La prima impressione che si ha dalla lettura di questo testo, pur ampio e scientificamente ben costruito, è che siamo ancora di fronte ad un testo per lo più a carattere sociologico e/o di teoria della Letteratura. Non viene mai presa in esame la qualità letteraria di un testo, anzi l’insistenza con cui i testi autobiografici vengono detti “recits de vie”, sta a testimoniarne la sottovalutazione estetica. Nessuno si porrebbe a classificare “On the road” come un “recits de vie”. Anche molti testi di finzione vengono in qualche modo sussunti a testi in parte autobiografici e quindi appartenenti al genere di “recits de vie”, come se ogni testo letterario non contenga in sé elementi di autobiografismo. Non si fa così giustizia agli autori delle cosiddette  “scritture migranti”, che non amano essere presi in esame per quanto di autobiografia ci sia in loro, me per la qualità letteraria dei loro testi.

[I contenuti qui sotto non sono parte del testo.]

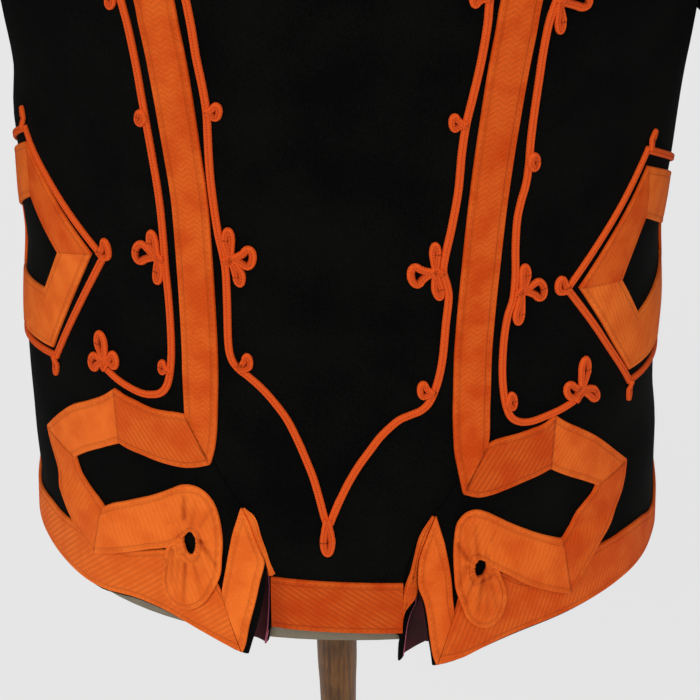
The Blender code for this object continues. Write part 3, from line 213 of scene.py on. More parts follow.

Dopo vent’anni ritornare sulla scrittura a quattro mani, sull’autobiografismo o racconti di vita lascia ancora perplessi, si rende ancora più alto lo steccato che si vorrebbe assottigliare fra Letteratura della migrazione e Letteratura italiana.

Per quanto attiene alla denominazione: per quale ragione non è stata presa in esame quella di “Letteratura nascente”, forse perché non è circolata in ambito accademico? Siamo ancora ad uno iato fra società e mondo accademico, come se proprio con le “scritture migranti” un ruolo importante di diffusione e stimolazione non sia stato fatto dal mondo non accademico. Anche la funzione dell’associazione Eks&tra è stata presa molto poco in considerazione, mentre tale associazione è stata un volano fondamentale  a metà degli anni ’90 per la crescita e sviluppo delle “scritture migranti”. Un esame più attento, poi,  andava riservato all’analisi della denominazione non tanto di Letteratura mondiale, ma letteratura-mondo ascendente a Glissant, perché pur prendendo le mosse da Goethe, il problema della Letteratura mondo si pone sotto due punti di vista: a) il superamento delle Letterature nazionali; b) i contenuti dei testi letterari che possono dirsi Letteratura-mondo. Anche se questi due aspetti sono interconnessi perché sono proprio i contenuti che determinano la disappartenenza ad una Letteratura prettamente nazionale possono tuttavia essere analizzati anche separatamente. Di fondamentale importanza mi pare il problema della deterritorializzazione, che non viene per nulla preso in esame da Chiara Mengozzi e che è il filo rosso presente in quasi tutte le opere delle “scritture migranti”.